Countries and Commodities. The ILO highlighted changes in particular countries and commodities. Moldova, the first ex-USSR country to join the WTO, saw the number of wage workers in agriculture fall from 516,000 in 1996 to 166,000 in 2001- farm wages fell from 70 to 60 percent of average wages over this period.

Global sugar production almost doubled in the past 30 years to 136 million tons. In many countries, sugar has been produced by state-owned firms whose primary purpose was not economic efficiency. Sugar is a major employer in many countries. For example, Maharashtra India has an estimated one million cane cutters to supply cane to 150 sugar mills, and a January 2003 agreement provides basic benefits if workers are killed or injured during the harvest.

As sugar mills were privatized in the 1990s, there was considerable displacement of labor. Many sugar mills in developing countries have switched to "outgrowers" or "independent growers" to raise their cane, which eliminates their need to hire often well-paid workers.

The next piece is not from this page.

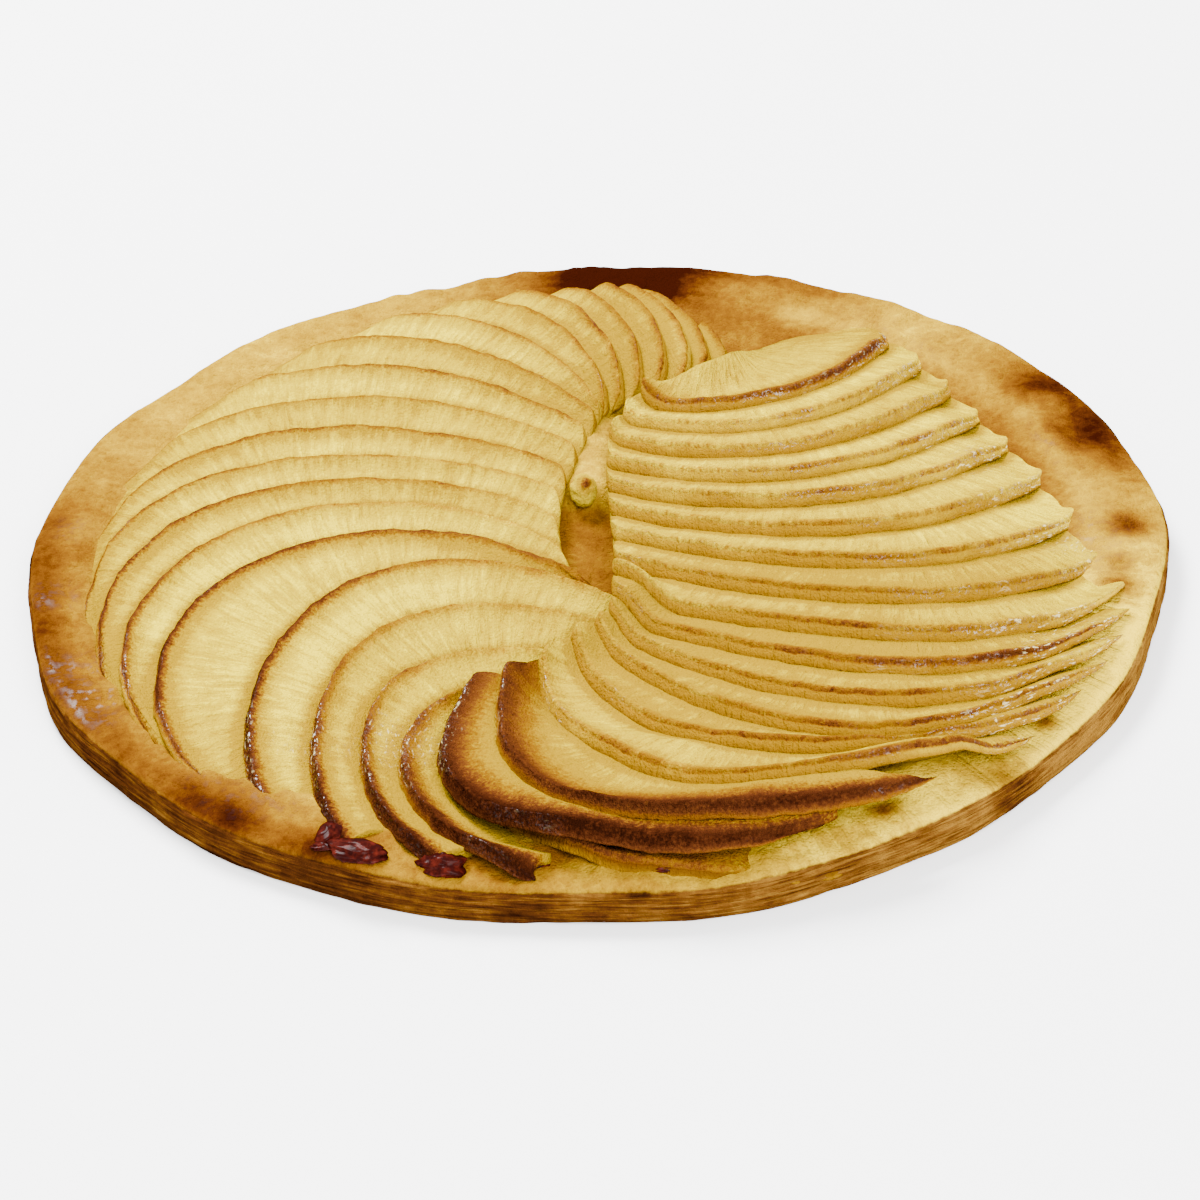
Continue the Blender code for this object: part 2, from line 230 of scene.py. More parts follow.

Sugar production shaped the development of many African and Latin American countries, as slaves were transported across the Atlantic to produce sugar from cane for Europe. Africa today produces about seven percent of the world's sugar, half as much as Europe, but exports some of its production under preferential trade agreements to the European Union; Africa also imports sugar, and accounts for 14 percent of global sugar imports. Mauritius is the largest sugar exporter under the EU Sugar Protocol, and has over 90 percent of its arable land planted in sugar cane.

Some 40 million workers are employed worldwide to grow and process six million tons of tobacco leaves a year, with 70 percent of the production in six countries: Brazil, China, India, Indonesia, US, and Zimbabwe. Three firms account for most cigarette production: China National Tobacco, 30 percent; Philip Morris, 17 percent; and British-American Tobacco, 16 percent.